[FOM] Friedman's Simplified Foundations

W.Taylor@math.canterbury.ac.nz W.Taylor at math.canterbury.ac.nz
Mon May 12 03:21:29 EDT 2003

A few days ago Harvey Friedman made a post which I was expecting to see
a lot of follow-up to, but as there has been none, I will make a naive
comment or two.

It was his approach to the problem of what the reals etc "really" are,
(Benacerraf style).

> This is an old, but interesting issue. Of course, it is one
> that mathematicians have learned to be totally uninterested in.

This is so glaringly true, that I wonder it doesn't have more influence
over the way math-philosophers do their philosophy.  Perhaps it is less
of a motivating factor for strict FOMers, as opposed to math-philossies.

> Also, it has fueled attempts to give categorical foundations and other 
> structuralist attempts.

It might fairly be said that Category theory is the off-mainstream's
definitive answer to the question of providing a serious foundation
for informal structuralist ideas.  It at least provides a very useful
lingua franca for these matters, in distinction to the orthodox ZF one,
which does have some Benacerraf-weaknesses, at least philosophically. Alas,

> when they don't [get complicated], they look too much like set theory
> to really serve as an alternative foundation for mathematics.

...this is also a seriously troubling criticism, I feel.


> My favorite way of trying to deal with this unpleasant philosophical 
> situation, is as follows.

This is the part I chiefly wanted to comment on.  It strikes me as
a *very* well-chosen basis for math *as it is actually done* by
practising mathies, and, perhaps more importantly, by teachers.
Certainly it accords uncannily well with the way I approach
undergraduate teaching.

I reproduce it here for ease of reference:

We have variables of only one sort, but with the following 7 
nonlogical symbols (in addition to the logical symbols
not, and, or, implies, iff, forall, therexists, =).

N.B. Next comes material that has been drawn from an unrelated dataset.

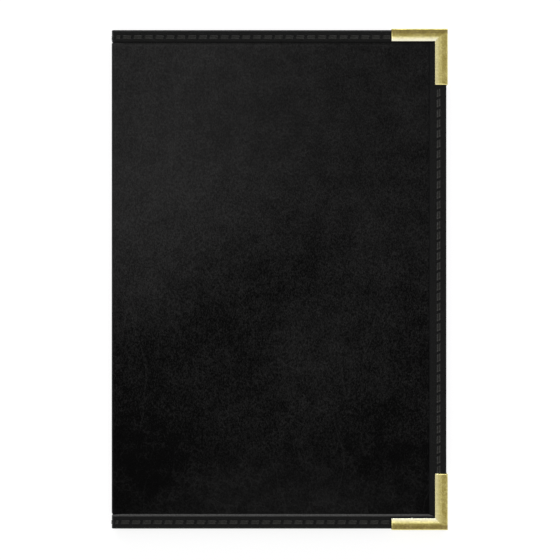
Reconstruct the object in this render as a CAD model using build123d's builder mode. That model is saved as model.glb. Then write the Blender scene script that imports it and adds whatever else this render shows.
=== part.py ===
"""Folding menu cover: two stiff leatherette leaves joined by a soft spine.

The closed cover lies on a table, front leaf uppermost. X runs from the spine (-X) to the
fore-edge (+X), Y runs up the page (+Y is the top of the menu) and Z is up. The origin is on
the table, under the middle of the closed cover. All sizes are in millimetres.
"""
import os
from math import pi

from build123d import *

os.makedirs("parts", exist_ok=True)

# The menu page, and the margins of the leaf round it
page_width = 139.7
page_height = 215.9
spine_margin = 8.0
fore_edge_margin = 10.05
end_margin = 9.55

# Sheet materials, from the outside of a leaf to its inside
brass_thick = 0.4
tape_thick = 0.7
leather_thick = 0.7
board_thick = 1.3
lining_thick = 0.3
vinyl_thick = 0.25

# Binding tape: how far each side reaches over the leaf, and its rounded edges
tape_top_width = 6.05
tape_bottom_width = 6.9
tape_fore_width = 8.2
tape_roll = 1.2
tape_lip = 0.55
spine_tape_roll = 1.0

# Pressed brass corners: a rolled edge, a flat band, then a crown that falls to the inner rim
corner_arm = 26.5
corner_flange = 5.8
corner_overhang = 0.6
corner_roll = 0.6
corner_flat = 2.5
corner_crown = 0.45
corner_rim = 0.15
corner_fit = 0.05

# Spine and its two creases
crease_radius = 1.5
crease_lead = 0.8
crease_seam = 0.05
leaf_gap = 0.3
board_setback = 5.0

# Clear pocket
pocket_setback = 7.0
pocket_slack = 0.3
pocket_border = 9.4
pocket_slope = 1.6

# Stitches
stitch_length = 3.8
stitch_width = 1.9
stitch_height = 0.22
stitch_slant = 0.4
stitch_draft = 30.0
stitch_pitch = 5.1
fore_stitch_pitch = 4.8
fore_row_shift = 0.5
first_stitch = 0.3
stitch_inset_top = 3.5
stitch_inset_bottom = 3.05
stitch_inset_fore = 3.7

# Leaf outline, and the levels of its layers above the flat band of the brass
leaf_width = page_width + spine_margin + fore_edge_margin
leaf_height = page_height + 2 * end_margin
skin_level = corner_crown + brass_thick + corner_fit
leather_level = skin_level + tape_thick
board_level = leather_level + leather_thick
lining_level = board_level + board_thick
window_level = lining_level + lining_thick
inner_tape_level = window_level + vinyl_thick
inner_skin_level = inner_tape_level + tape_thick
leaf_thick = inner_skin_level + skin_level
closed_thick = 2 * leaf_thick + leaf_gap

# Positions in plan: the whole width runs from the stitches on the spine to the brass
closed_width = stitch_height + leaf_width + corner_overhang
spine_x = stitch_height - closed_width / 2
fore_x = spine_x + leaf_width
end_y = leaf_height / 2
corner_x = fore_x + corner_overhang
corner_y = end_y + corner_overhang
crease_x = spine_x + tape_thick + crease_radius
hinge_x = crease_x + crease_lead
board_x = spine_x + board_setback
pocket_x = spine_x + pocket_setback
sheet_fore_x = fore_x - tape_thick
sheet_end_y = end_y - tape_thick

# Heights of the flat of the spine between its creases
crease_level = leather_level + crease_radius
spine_bottom = crease_level + crease_seam
spine_top = closed_thick - spine_bottom
mid_plane = Plane.XY.offset(closed_thick / 2)

# Thickness of the spine, counted inwards from its outer face
spine_leather_x = spine_x + tape_thick
spine_lining_x = spine_leather_x + leather_thick
spine_thick = 2 * tape_thick + leather_thick + lining_thick


def write(piece, name):
    """Label one finished piece and write it."""
    piece.part.label = name
    export_step(piece.part, f"parts/{name}.step")


def write_pair(piece, name):
    """Write a piece of the back leaf, and its mirror image on the front leaf."""
    write(piece, "back_" + name)
    with BuildPart() as twin:
        mirror(piece.part, about=mid_plane)
    write(twin, "front_" + name)


def sheet(near_x, far_x, far_y, level, thick):
    """A flat rectangular layer of the leaf."""
    with BuildPart() as layer:
        with BuildSketch(Plane.XY.offset(level)):
            with Locations(((near_x + far_x) / 2, 0)):
                Rectangle(far_x - near_x, 2 * far_y)
        extrude(amount=thick)
    return layer


write_pair(sheet(crease_x, sheet_fore_x, sheet_end_y, leather_level, leather_thick), "cover_leather")
write_pair(sheet(board_x, sheet_fore_x, sheet_end_y, board_level, board_thick), "board")
write_pair(sheet(board_x, sheet_fore_x, sheet_end_y, lining_level, lining_thick), "lining")


# Clear pocket sheet: a flat sewn border on three sides, and a middle raised to take the page
border_x = sheet_fore_x - pocket_border
border_y = sheet_end_y - pocket_border
with BuildPart() as window:
    with BuildSketch(Plane.XY.offset(window_level)):
        with Locations(((pocket_x + sheet_fore_x) / 2, 0)):
            Rectangle(sheet_fore_x - pocket_x, 2 * sheet_end_y)
    extrude(amount=vinyl_thick)
    for level, mode in ((window_level + vinyl_thick, Mode.ADD), (window_level, Mode.SUBTRACT)):
        with BuildSketch(Plane.XY.offset(level)):
            with Locations(((pocket_x + border_x) / 2, 0)):
                Rectangle(border_x - pocket_x, 2 * border_y)
        with BuildSketch(Plane.XY.offset(level + pocket_slack)):
            with Locations(((pocket_x + border_x - pocket_slope) / 2, 0)):
                Rectangle(border_x - pocket_slope - pocket_x, 2 * (border_y - pocket_slope))
        loft(ruled=True, mode=mode)
write_pair(window, "window")


def section_plane(origin, inwards, across):
    """A plane for a folded section: local X runs in from the edge, local Y through the leaf."""
    return Plane(origin=origin, x_dir=inwards, z_dir=Vector(*inwards).cross(Vector(*across)))


def tape_section(plane, width, outer, depth, roll):
    """The U of a tape folded over an edge, with a rolled edge and soft turned-in lips."""
    with BuildSketch(plane) as section:
        with Locations((0, outer)):
            Rectangle(width, depth, align=Align.MIN)
        fillet(section.vertices().group_by(Axis.X)[0], roll)
        fillet(section.vertices().group_by(Axis.X)[-1], tape_lip)
        with Locations((tape_thick, outer + tape_thick)):
            Rectangle(width, depth - 2 * tape_thick, align=Align.MIN, mode=Mode.SUBTRACT)
    return section.sketch


# Tapes over the top and bottom edges, mitred into the fore-edge tape
tape_depth = inner_skin_level - skin_level
ends = (("top", 1, tape_top_width), ("bottom", -1, tape_bottom_width))
for end, side, width in ends:
    with BuildPart() as end_tape:
        middle = ((hinge_x + fore_x) / 2, side * end_y, 0)
        plane = section_plane(middle, (0, -side, 0), (0, 0, 1))
        extrude(tape_section(plane, width, skin_level, tape_depth, tape_roll),
                amount=(fore_x - hinge_x) / 2, both=True)
        with BuildSketch():
            with BuildLine():
                Polyline((hinge_x, side * end_y), (fore_x, side * end_y),
                         (fore_x - width, side * (end_y - width)),
                         (hinge_x, side * (end_y - width)), close=True)
            make_face()
        extrude(amount=leaf_thick, mode=Mode.INTERSECT)
    write_pair(end_tape, f"binding_{end}")

with BuildPart() as fore_tape:
    plane = section_plane((fore_x, 0, 0), (-1, 0, 0), (0, 0, 1))
    extrude(tape_section(plane, tape_fore_width, skin_level, tape_depth, tape_roll),
            amount=end_y, both=True)
    with BuildSketch():
        with BuildLine():
            Polyline((fore_x, end_y), (fore_x, -end_y),
                     (fore_x - tape_bottom_width, -end_y + tape_bottom_width),
                     (fore_x - tape_fore_width, -end_y + tape_bottom_width),
                     (fore_x - tape_fore_width, end_y - tape_top_width),
                     (fore_x - tape_top_width, end_y - tape_top_width), close=True)
        make_face()
    extrude(amount=leaf_thick, mode=Mode.INTERSECT)
write_pair(fore_tape, "binding_fore_edge")

# Brass corner: one pressed channel, mitred at the tip of the leaf
with BuildPart() as corner_top:
    plane = section_plane((corner_x - corner_arm, corner_y, 0), (0, -1, 0), (0, 0, 1))
    with BuildSketch(plane) as channel:
        with BuildLine():
            TangentArc((corner_flat, 0), (corner_flange, corner_crown), tangent=(1, 0))
            Line((corner_flat, 0), (corner_roll, 0))
            RadiusArc((corner_roll, 0), (0, corner_roll), -corner_roll)
            Line((0, corner_roll), (0, leaf_thick / 2))
            mirror(about=Plane.XZ.offset(-leaf_thick / 2))
            offset(amount=brass_thick, side=Side.LEFT)
        make_face()
        fillet(channel.vertices().group_by(Axis.X)[-1], corner_rim)
    with BuildLine():
        Polyline((corner_x - corner_arm, corner_y), (corner_x, corner_y),
                 (corner_x, corner_y - corner_arm))
    sweep(transition=Transition.RIGHT)
write_pair(corner_top, "corner_top")

with BuildPart() as corner_bottom:
    mirror(corner_top.part, about=Plane.XZ)
write_pair(corner_bottom, "corner_bottom")


# The footprint of one stitch is a long parallelogram
stitch_outline = [(end * stitch_length / 2 + side * stitch_slant / 2, side * stitch_width / 2)
                  for end, side in ((-1, -1), (1, -1), (1, 1), (-1, 1))]


def stitch_row(x, y, turn, pitch, count):
    """Slanted stitches through a tape: a row on its outer face and one on its inner face."""
    with BuildPart() as row:
        for level, height in ((skin_level, -stitch_height), (inner_skin_level, stitch_height)):
            with BuildSketch(Plane.XY.offset(level)):
                with Locations(Location((x, y, 0), (0, 0, turn))):
                    with GridLocations(pitch, pitch, count, 1):
                        Polygon(*stitch_outline, align=None)
            extrude(amount=height, taper=stitch_draft)
    return row


# Stitches stop at the brass, the end rows start one pitch in from the spine, and the row
# along the fore-edge lies a little nearer the bottom
row_start = spine_x + first_stitch + stitch_pitch
end_run = corner_x - corner_arm - row_start - stitch_slant / 2
end_count = int((end_run - stitch_length) / stitch_pitch) + 1
row_middle = row_start + stitch_length / 2 + (end_count - 1) * stitch_pitch / 2
insets = {"top": stitch_inset_top, "bottom": stitch_inset_bottom}
for end, side, width in ends:
    end_row = stitch_row(row_middle, side * (end_y - insets[end]), 0, stitch_pitch, end_count)
    write_pair(end_row, f"stitching_{end}")
fore_run = 2 * (corner_y - corner_arm - fore_row_shift) - stitch_slant
fore_count = int((fore_run - stitch_length) / fore_stitch_pitch) + 1
fore_row = stitch_row(fore_x - stitch_inset_fore, -fore_row_shift, 90, fore_stitch_pitch, fore_count)
write_pair(fore_row, "stitching_fore_edge")

# Spine: a strip of leather and its lining between the creases, bound at both ends
spine_height = spine_top - spine_bottom
for name, near_x, thick in (("spine_leather", spine_leather_x, leather_thick),
                            ("spine_lining", spine_lining_x, lining_thick)):
    with BuildPart() as strip:
        with BuildSketch(Plane.XY.offset(spine_bottom)):
            with Locations((near_x + thick / 2, 0)):
                Rectangle(thick, 2 * sheet_end_y)
        extrude(amount=spine_height)
    write(strip, name)

for end, side, width in ends:
    with BuildPart() as spine_tape:
        middle = (0, side * end_y, closed_thick / 2)
        plane = section_plane(middle, (0, -side, 0), (1, 0, 0))
        extrude(tape_section(plane, width, spine_x, spine_thick, spine_tape_roll),
                amount=spine_height / 2, both=True)
    write(spine_tape, f"spine_binding_{end}")

with BuildPart() as spine_stitching:
    for face_x, outwards in ((spine_x, -1), (spine_x + spine_thick, 1)):
        face = Plane(origin=(face_x, 0, closed_thick / 2), x_dir=(0, 0, 1), z_dir=(outwards, 0, 0))
        with BuildSketch(face):
            for end, side, width in ends:
                with Locations((0, -outwards * side * (end_y - insets[end]))):
                    Polygon(*stitch_outline, align=None)
        extrude(amount=stitch_height, taper=stitch_draft)
write(spine_stitching, "spine_stitching")


def bend_section(y, outer, inner, lead):
    """A quarter ring round the crease, with a straight lead towards the leaf."""
    with BuildSketch(Plane(origin=(0, y, 0), x_dir=(1, 0, 0), z_dir=(0, -1, 0))) as section:
        with Locations((crease_x, crease_level)):
            Circle(outer)
            Circle(inner, mode=Mode.SUBTRACT)
            Rectangle(outer, outer, align=Align.MAX, mode=Mode.INTERSECT)
        if lead:
            with Locations((crease_x, crease_level - outer)):
                Rectangle(lead, outer - inner, align=Align.MIN)
    return section.sketch


# The leather and the tape that bend when the cover opens
with BuildPart() as crease:
    extrude(bend_section(0, crease_radius, crease_radius - leather_thick, 0), amount=sheet_end_y, both=True)
write_pair(crease, "crease")

tape_radius = crease_radius + tape_thick
web_radius = crease_radius - leather_thick - lining_thick
with BuildPart() as crease_tape:
    for end, side, width in ends:
        extrude(bend_section(side * (end_y - width), tape_radius, crease_radius, crease_lead),
                amount=-side * (width - tape_thick))
        extrude(bend_section(side * sheet_end_y, tape_radius, web_radius, crease_lead),
                amount=-side * tape_thick)
write_pair(crease_tape, "crease_binding")

# Opened flat, each crease is as long as its curve, so its fold line lies this far from the curve's centre
fold_reach = pi / 4 * (crease_radius - leather_thick / 2)
back_fold = crease_level - fold_reach
print(f"fold lines: x {crease_x - fold_reach:.4f}, z {back_fold:.4f} and {closed_thick - back_fold:.4f}")
print(f"leaf {leaf_width:.2f} x {leaf_height:.2f} x {leaf_thick:.2f}, closed {closed_thick:.2f}")
rest_inset = (corner_roll + corner_flat) / 2
print(f"rest face centre: x {corner_x - corner_arm / 2:.2f}, y {corner_y - rest_inset:.2f}")
print(f"pocket mouth: x {pocket_x:.2f}, {window_level + pocket_slack / 2:.2f} from the leaf's outer face")
print(f"stitches: {end_count} along each end, {fore_count} along the fore-edge")
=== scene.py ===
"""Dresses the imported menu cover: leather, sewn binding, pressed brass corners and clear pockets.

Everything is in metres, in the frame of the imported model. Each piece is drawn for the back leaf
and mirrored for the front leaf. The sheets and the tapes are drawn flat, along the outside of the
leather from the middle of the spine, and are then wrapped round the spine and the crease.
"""
from math import atan, cos, exp, pi, radians, sin, tan

import bmesh
import bpy
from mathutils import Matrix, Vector, noise


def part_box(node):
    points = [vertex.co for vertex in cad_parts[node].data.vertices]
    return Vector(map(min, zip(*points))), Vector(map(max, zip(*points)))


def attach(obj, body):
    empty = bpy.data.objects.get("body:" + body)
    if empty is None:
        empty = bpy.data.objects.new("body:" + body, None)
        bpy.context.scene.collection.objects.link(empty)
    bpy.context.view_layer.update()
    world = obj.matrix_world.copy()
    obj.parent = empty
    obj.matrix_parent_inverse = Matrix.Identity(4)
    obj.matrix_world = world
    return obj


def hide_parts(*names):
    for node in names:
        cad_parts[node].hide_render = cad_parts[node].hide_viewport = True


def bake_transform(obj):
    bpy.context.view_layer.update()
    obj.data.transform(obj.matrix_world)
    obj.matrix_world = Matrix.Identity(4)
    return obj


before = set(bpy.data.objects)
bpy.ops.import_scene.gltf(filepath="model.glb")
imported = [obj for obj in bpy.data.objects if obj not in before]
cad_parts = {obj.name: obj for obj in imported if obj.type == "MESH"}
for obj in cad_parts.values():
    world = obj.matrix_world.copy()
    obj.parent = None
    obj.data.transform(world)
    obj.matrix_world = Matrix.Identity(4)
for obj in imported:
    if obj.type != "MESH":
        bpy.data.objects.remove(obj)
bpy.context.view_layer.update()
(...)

Sets. (Unary predicate symbol).
Membership. (Binary relation symbol).
Ordered pairing (Binary function symbol).
Real numbers. (Unary predicate symbol).
0,1. (Constant symbols).
<. (Binary relation symbol for ordering of reals).
+. (Ternary relation symbol for addition on reals).

1. Everything is exactly one of: a set, an ordered pair, or a real number,
2. Only sets can have an element.
3. If two sets have the same elements then they are equal.
4. <x,y> = <z,w> iff (x = z and y = x).
5. 0,1 are distinct real numbers.
6. +(x,y,z) implies x,y,z are reals.
7. x < y implies x,y are reals.
8. Usual axioms that reals are an ordered group with 0,1,+,<.
9. Every nonempty set of reals bounded above has a least upper bound.
10. The set of all reals numbers exists.
11. Pairing, union, power set, separation, replacement, foundation, choice.

Rationals, integers, natural numbers, are all defined as certain real 
numbers. Functions are sets of ordered pairs.

Wonderful, IMHO.   I have a query or two, though, if Harvey or others
would like to enlighten my naivety.

(a) How does one get multiplication very easily?  Or at all?

I think this fails the "as is actually done" test - most mathies would
put + and x on equal terms, and give axioms for both together.

(b) Whereabouts is Induction?   

I can't detect how it is supposed to come out of the above.
Does the "set of reals" axiom stand in for the usual axiom of infinity
here?  Does that not make it very cumbersome to extract Induction?

(c) There remains a Benacerraf-style criticism of the distinction made
between ordered pairs and ordered triples (and higher).  Most mathies
would regard ordered pairs and triples as being virtually coeval.
Yet ordered pairs retain their pre-eminence, mainly because of their
necessary use in defining functions extensionally.  It may be that this
problem is insuperable; but still it is a minor aesthetic blemish.

(d) Above, there is only one sort of variable, with predicates
for being numbers, pairs, or sets.  This is very un-everyday-like.  

Most mathies would (I suspect) be happier with (essentially) three sorts
of variables for these, distinguished (as almost always) by notation - 
small letters for numbers; caps for sets; and bracketted pairs for pairs.

(e) I don't understand the following at all - would someone please explain:

> One proves that every sentence is provably equivalent to a sentence 
> that mentions only epsilon.


And finally, let me praise again this final summary sentence...

> This system puts us pretty much where almost all mathematicians are 
> when they wish to develop mathematics rigorously at the appropriate 
> level of the  undergraduate curriculum (or early graduate).

This is EXACTLY my feeling, and perhaps modulo the minor quibbles in
(a) (c) (d) above, I endorse it whole-heartedly.

> let's see where the discussion leads us.

I too hope there will be other comment!

       Bill Taylor                     W.Taylor at math.canterbury.ac.nz
            Logic - used by mathematicians but not talked about,
                    & talked about by philosophers but not used.